I use the Google Drive apps.

No watermark and it allows you to “white out” that existing text.

The problem with that, in your case, though is that it requires a solid background (any image background would then be blotted out wherever you made changes) and it would require a lot of fine tuning to get the new text to look professional (but that is a problem for almost all of those non-Adobe programs).

They might have a page limit, but I don’t recall (if they do, I haven’t hit it yet).

If it is only text, you can “save as text”, then open the text file in word (or your text editor), reformat and edit. Then export as a PDF. But you’ll lose any graphics in the PDF doc.
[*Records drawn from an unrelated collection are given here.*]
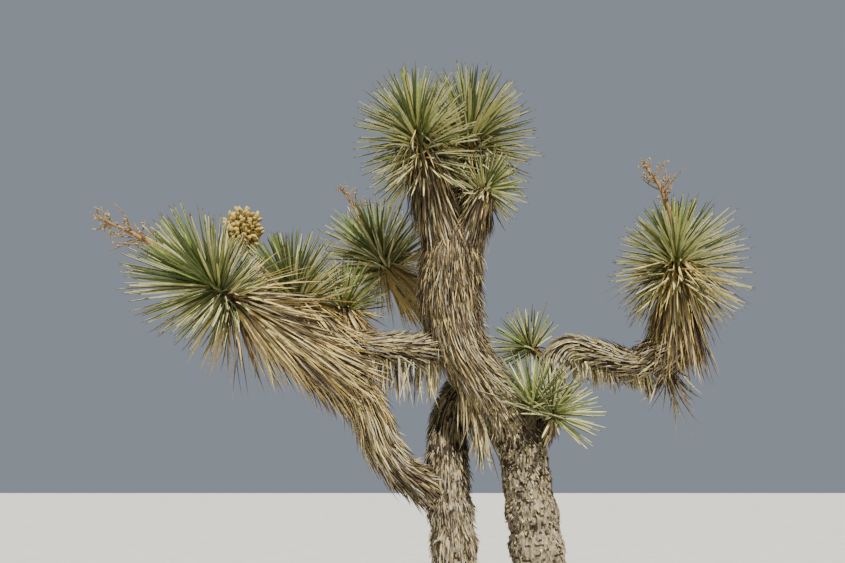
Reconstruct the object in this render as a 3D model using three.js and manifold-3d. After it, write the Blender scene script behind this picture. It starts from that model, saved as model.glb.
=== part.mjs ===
// A two-stemmed Joshua tree, 3.5 m tall, rooted in level ground. Millimetres, +Z up.
// The origin is the centre of the flat cut under the main trunk, and the tree is drawn as seen along +Y.
// Every limb and every head of leaves lies on a line of a few knots, and follows it with a named radius.
import * as THREE from "three";
import { mergeVertices } from "three/addons/utils/BufferGeometryUtils.js";
import Module from "manifold-3d";

const wasm = await Module();
wasm.setup();

// Driving sizes
const LEAF_LENGTH = 350; // a full-grown leaf of the largest heads
const LEAF_WIDTH = 25; // twice life, because each leaf here stands for about five
const LEAF_THICKNESS = 6;
const HEART_SIZE = 1.2; // the ball of leaf bases in the middle of a crown, times the neck's radius
const TRUNK_RADIUS = 100; // the main trunk at breast height, with its coat of dead leaf bases
const ROOT_FLARE = 125; // what the flare adds to the radius at the ground
const FLARE_HEIGHT = 170; // the flare falls to a third of that at this height
const GAP = 0.3; // between two pieces that touch
const SMALLEST_EDGE = 0.1; // shorter ones, left where leaves cross, are closed up
const RING_STEP = 85; // along a limb
const STEM_RING_STEP = 68; // along the two old stems, which are banded
const BAND_PITCH = 135; // from one raised band of a stem to the next
const BAND_DEPTH = 6; // how far a band stands above the stem's mean, and a furrow lies below it
const LOBES = 3; // low ridges that wind up a stem
const LOBE_DEPTH = 6;
const LOBE_TURN = 900; // the height in which they wind once round their own width
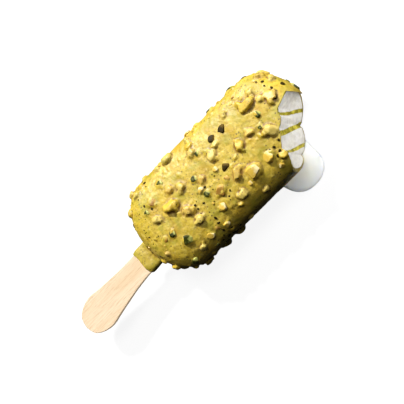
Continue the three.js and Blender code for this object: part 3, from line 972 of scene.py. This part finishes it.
def make_stage():
    """A pale floor and a pale backdrop all round it. Neither throws light on the bar."""
    finish = Finish("floor_paint", 0.9, specular=0.0)
    finish.shader.inputs["Base Color"].default_value = (0.2, 0.2, 0.2, 1)
    finish.shader.inputs["Emission Color"].default_value = (1, 1, 1, 1)
    finish.shader.inputs["Emission Strength"].default_value = 0.9
    bpy.ops.mesh.primitive_plane_add(size=FLOOR_SIDE)
    floor = named("floor")
    bpy.ops.mesh.primitive_cylinder_add(vertices=64, radius=BACKDROP_RADIUS, depth=BACKDROP_HEIGHT,
                                        end_fill_type="NOTHING")
    backdrop = named("backdrop")
    backdrop.visible_shadow = False
    for piece in (floor, backdrop):
        dress(piece, finish.material)
        piece.visible_diffuse = False
        piece.visible_glossy = False


def lamp(name, kind, place, aim, energy, size, lit=()):
    data = bpy.data.lights.new(name, kind)
    data.energy = energy
    if kind == "SUN":
        data.angle = size
    else:
        data.shape = "DISK"
        data.size = size
    lamp_object = bpy.data.objects.new(name, data)
    lamp_object.location = place
    lamp_object.rotation_euler = (aim - place).to_track_quat("-Z", "Y").to_euler()
    bpy.context.collection.objects.link(lamp_object)
    if lit:
        group = bpy.data.collections.new(f"lit_by_{name}")
        for piece in lit:
            group.objects.link(piece)
        lamp_object.light_linking.receiver_collection = group


def sun(name, direction, energy, degrees, lit=()):
    middle = Vector((0, 0, 12 * MM))
    lamp(name, "SUN", middle + Vector(direction), middle, energy, math.radians(degrees), lit)


def make_lights(white_pieces, stick):
    """A low key from across the bar, a faint top light, a card off the tip, a soft fill that lifts
    the bitten face and the pool out of the bar's own shadow, and a light on the stick's edge."""
    sun("key", (0.06, 0.8, 0.6), 5.1, 7)
    sun("top", (0.2, 0.32, 0.93), 1.0, 24)
    lamp("card", "AREA", Vector((150, 8, 45)) * MM, Vector((30, -12, 10)) * MM, 0.07, 60 * MM)
    sun("fill", (0.6, -0.5, 0.55), 2.3, 50, white_pieces)
    sun("edge", (0, -1, 0.1), 1.6, 30, [stick])
    world = bpy.data.worlds.new("studio")
    world.use_nodes = True
    background = world.node_tree.nodes["Background"]
    background.inputs["Color"].default_value = (0.95, 0.97, 1, 1)
    background.inputs["Strength"].default_value = 0.018
    bpy.context.scene.world = world


def make_camera():
    """Looks down on the bar, leaning over its bitten side, with the bar's length up to the right."""
    corner = math.sqrt(0.5)
    lean, turn = CAMERA_TILT, CAMERA_ROLL
    flat_right = Vector((corner * math.cos(lean), -corner * math.cos(lean), -math.sin(lean)))
    flat_up = Vector((corner, corner, 0))
    back = flat_right.cross(flat_up)
    right = flat_right * math.cos(turn) + flat_up * math.sin(turn)
    up = flat_up * math.cos(turn) - flat_right * math.sin(turn)
    eye = (Vector((0, 0, 12.5)) + back * CAMERA_DISTANCE) * MM
    focal = CAMERA_DISTANCE / MM_PER_PIXEL
    off = [PHOTO_SIDE / 2 - place for place in BAR_MIDDLE_IN_PHOTO]
    back = -(right * off[0] - up * off[1] - back * focal).normalized()
    right = (right - back * right.dot(back)).normalized()
    camera = bpy.data.objects.new("camera", bpy.data.cameras.new("camera"))
    turned = Matrix((right, back.cross(right), back)).transposed()
    camera.matrix_world = Matrix.Translation(eye) @ turned.to_4x4()
    camera.data.sensor_width = SENSOR
    camera.data.lens = focal / PHOTO_SIDE * SENSOR
    camera.data.clip_start = 0.01
    bpy.context.collection.objects.link(camera)
    bpy.context.scene.camera = camera


make_camera()
make_stage()

bite = bite_tool("bite", BITE_GRAIN)
inner = pillow("inner", -COAT, CORE_PILLOW)
nuts = place_nuts()
make_coating(nuts, bite, inner)
white_pieces = make_core(bite)
make_bare_nuts(nuts)
white_pieces.append(make_pool())
for spare in (bite, inner):
    remove(spare)

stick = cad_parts["stick"]
dress(stick, birch_finish())
make_lights(white_pieces, stick)

bpy.context.scene.view_settings.view_transform = "Standard"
I’ve used the program “LayOut” (that comes with SketchUP). Copy the PDF into Layout, size appropriately and then white-out the areas you want to change with boxes, then write over them. It might take some time to find the matching font, but once you do, it works quite well. I did this just the other day and my edited version was indistinguishable form the original. You might have to get creative in cutting and pasting if you need more room for some text than is available, but it’s doable.

You can probably do that in GIMP, too, but I’ve found GIMP to be very unstable and a memory hog. Very difficult to work with.

I haven’t seen anyone mention this yet, but you can often do minor changes using a simple text editor. For example, you can open the PDF with Notepad and change things like prices, numbers, and individual words without significantly affecting the overall appearance. I do this all the time. You can search the text for the alphanumeric values you need to change.

But you run into problems when you have to add a line or change spacing significantly.

What the OP needs is the original layout file for the “hotel menu,” so that he can edit it as needed whenever needed… and then print-to or export to a fresh PDF each time. All of the above workarounds are great for a one-time or emergency change (I’ve used most of them). But “hack editing” a formatted document will be too tedious and prone to munging up the layout, content etc. if repeated.